Walsh’s excerpts from these interviews leave the reader convinced that politicians pushing for trans access to bathrooms, sports, and expensive surgery are using the trans cause to garner votes. Such leaders cannot articulate why their policies should be enacted, or what the policies would actually do.

At one point, Walsh highlights the contradiction inherent in allowing biological males to compete in female sports and the way Lia Thomas (and others) ruined competitive female swimming for multiple teams; his guest refuses to entertain the thought that feminist goals (like female athletic achievement) are annihilated by the trans ideology.

Like a good journalist, Walsh follows the money trail. The kind of surgeries required for gender transition are not cheap; Scott Newgent’s story includes horrible complications in going from female to male. “Altogether, her medical expenses to both her and her insurance exceeded $900,000,” Walsh reports. There is an economic incentive for children declaring themselves trans: Newgent explains that “[For] every child they convince is transgender and in need of medical transition, it generates $1.3 million dollars to Pharma.”

Recent changes to the psychiatric handbook Diagnostic and Statistical Manual of Mental Disorders and the Obamacare medical system places the burden of transition surgery costs on taxpayers and private policy holders: “[The] DSM changed ‘gender identity disorder’ to ‘gender dysphoria’ in 2013. In seeming lockstep with that change, Medicare and Medicaid – the largest insurance providers in America – began coverage for sex change surgery in 2014. Private insurance followed suit, with coverage for sex change surgery spiking from around 25 percent in 2011 to 45 percent in 2014. All this opened a floodgate of taxpayer-fueled funding for medical transitioning. By 2025, the sex reassignment industry is set to reach a market value of more than $1.5 billion.”

The money reveals another side to the story; the cost for denying reality is passed on to taxpayers and insurance policy holders, rather than being borne by those undergoing the surgery.

Truth to Power

What is a Woman? is not perfect. Walsh simplifies a complex intellectual history of gender theory to a straightforward narrative. He does not engage in substantive analysis of radical feminism’s contributions to loosening convictions about human nature (for this analysis, see Scott Yenor’s The Recovery of Family Life).

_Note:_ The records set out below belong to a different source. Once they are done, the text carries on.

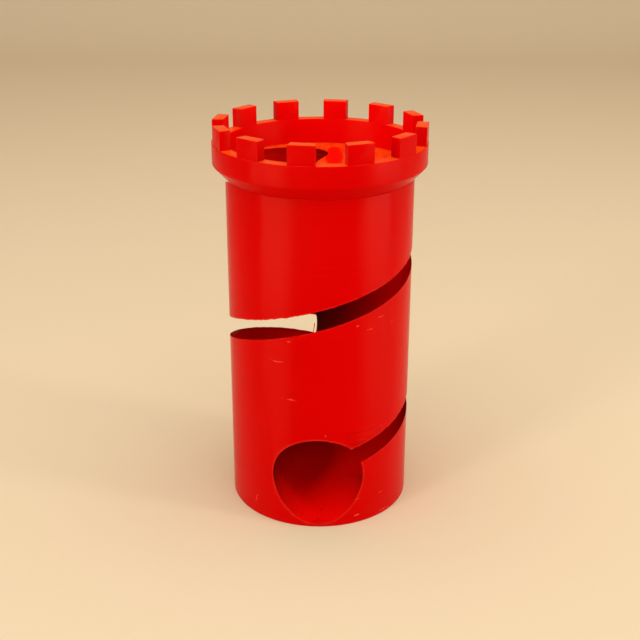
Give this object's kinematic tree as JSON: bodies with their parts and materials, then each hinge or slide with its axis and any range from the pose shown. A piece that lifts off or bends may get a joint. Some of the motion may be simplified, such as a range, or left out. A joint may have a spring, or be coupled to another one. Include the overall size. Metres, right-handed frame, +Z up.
{
  "type": "dice tower",
  "caption": "Round castle-style dice tower with a lift-off battlement crown and a helical tunnel that rolls dice out at the foot.",
  "frame": {"origin": "centre of the flat base, where the tower stands on the table", "axes": "+Z up along the tower's axis; the tunnel's mouth faces -Y, the front; +X is to the right seen from the front"},
  "size_m": [0.068, 0.068, 0.1289],
  "materials": {
    "red_print": "satin printed plastic with faint layer lines"
  },
  "bodies": {
    "tower": {"tower_body": "red_print"},
    "crown": {"battlement_crown": "red_print"}
  },
  "joints": [
    {"name": "crown_lift", "type": "slide", "parent": "tower", "child": "crown", "axis": [0, 0, 1], "range_m": [0, 0.02]}
  ]
}
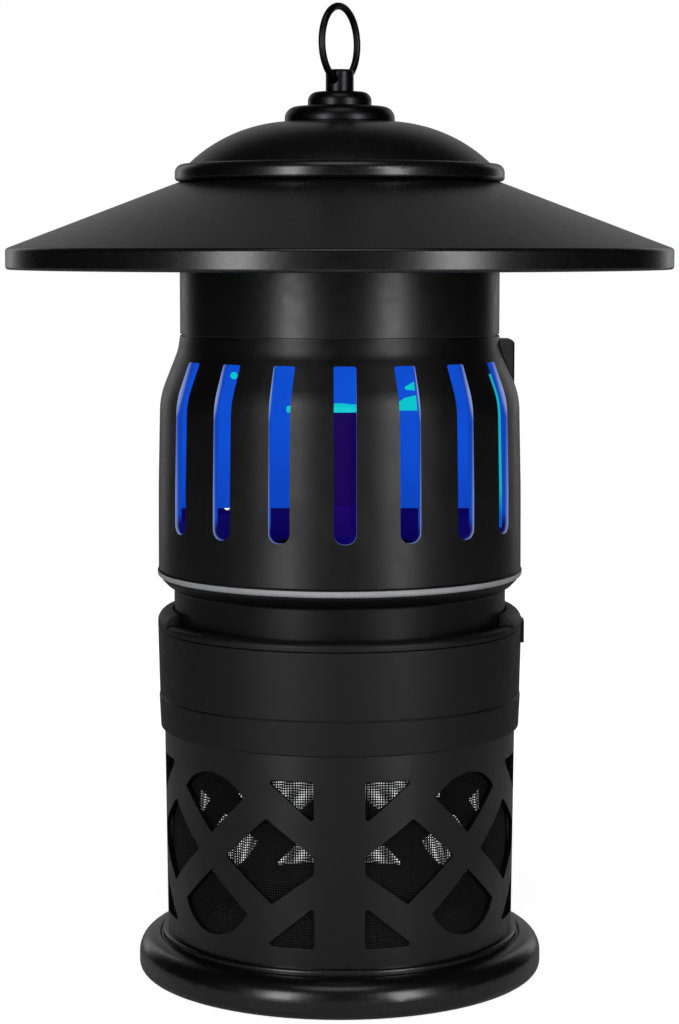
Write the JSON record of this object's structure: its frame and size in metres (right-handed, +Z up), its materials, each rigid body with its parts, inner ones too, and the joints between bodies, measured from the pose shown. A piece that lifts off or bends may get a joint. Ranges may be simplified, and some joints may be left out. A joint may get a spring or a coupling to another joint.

He does not trace the wider philosophical movements from Jean-Jacques Rousseau, Charles Darwin, and Sigmund Freud that show why people who have never taken a gender studies course buy the line “I’m a man trapped in a woman’s body” (as Carl Trueman does in Rise and Triumph of the Modern Self).

He does not analyze the development of the “expressive individual” who sees in his sexuality an expression of selfhood in light of Charles Taylor’s seminal work A Secular Age.

Walsh’s work exists on a more popular level; it is a good sequel to Abigail Shrier’s Irreversible Damage, and sits comfortably alongside Quillette’s series on transgenderism and parenting written by the pseudonymous Angus Fox. What is a Woman? reads like a string of interesting “Man-on the Street” interviews where those interviewed hold positions within the trans-affirming hierarchy, or have deep experience within the movement; their interviews then become launching points for Walsh to explore related questions.

“The Emperor’s New Clothes” works as a fairy tale because it trades on our innate desire for inclusion (we want to be with the in-crowd that gets it), a desire which functions as a kind of pride. The twist still works – it is a rare person with the insight and courage to really “speak truth to power.” Walsh is doing that work. The most powerful culture makers in the contemporary west have aligned themselves behind the trans movement, and condoned preaching the gospel of gender change to children.

Just like the little boy who originally spoke the truth, Walsh is proclaiming that the trans ideology is a lie. It cannot deliver happiness, and inasmuch as humans oppose reality, they oppose their own flourishing. Maybe it’s not a perfect book, but What is a Woman? still makes an excellent argument.